- Born: Hugo Ernesto Osorio Chávez 1970 (age 55–56) El Salvador
- Status: Incarcerated
- Criminal penalty: 70 years

Details
- Victims: 14–40
- Span of crimes: 2019–2021
- Country: El Salvador
- State: Santa Ana
- Date apprehended: 7 May 2021

= Hugo Osorio =

Salvadoran serial killer (born 1970)

Hugo Ernesto Osorio Chávez (born 1970) is a Salvadoran serial killer. Nicknamed "The Psychopath of Chalchuapa" (El Psicópata de Chalchuapa), he was convicted of murdering 14 people, whom he had buried in his home.

==Biography==
Osorio worked as a police officer and was an alleged member of an organized criminal group. He killed several people whose bodies he buried in his home in Chalchuapa.

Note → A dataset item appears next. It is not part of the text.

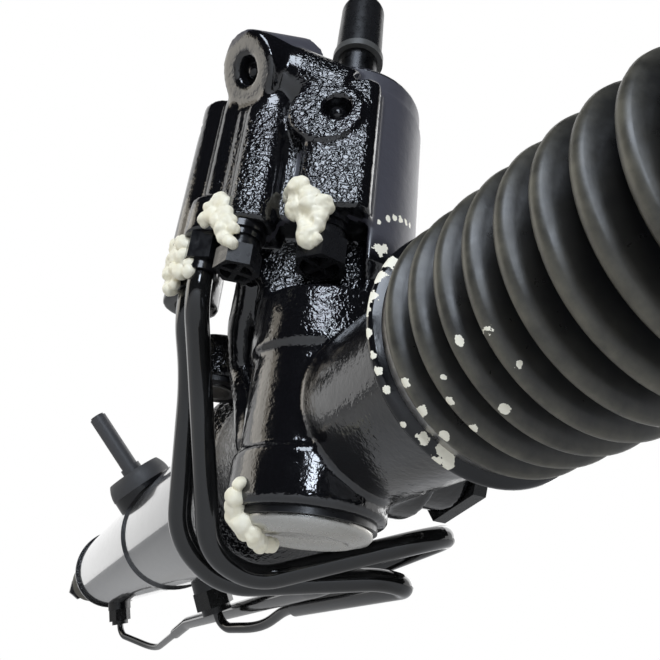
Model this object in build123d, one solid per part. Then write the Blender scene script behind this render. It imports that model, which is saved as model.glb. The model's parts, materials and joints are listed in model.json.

Most of his victims were women whom he lured with deception through social networks, in which he offered employment to them, such as the opportunity to immigrate to the United States, or simply invited them on romantic dates. Once they came to his home, he subdued, raped, and murdered them. It is known that his last two victims, a 57-year-old woman and her 26-year-old daughter, were beaten to death with a pipe. When he was arrested on 7 May 2021, he confessed to the murders to the police.

Osorio was convicted of the murders and sentenced to 70 years in prison on 10 June 2022.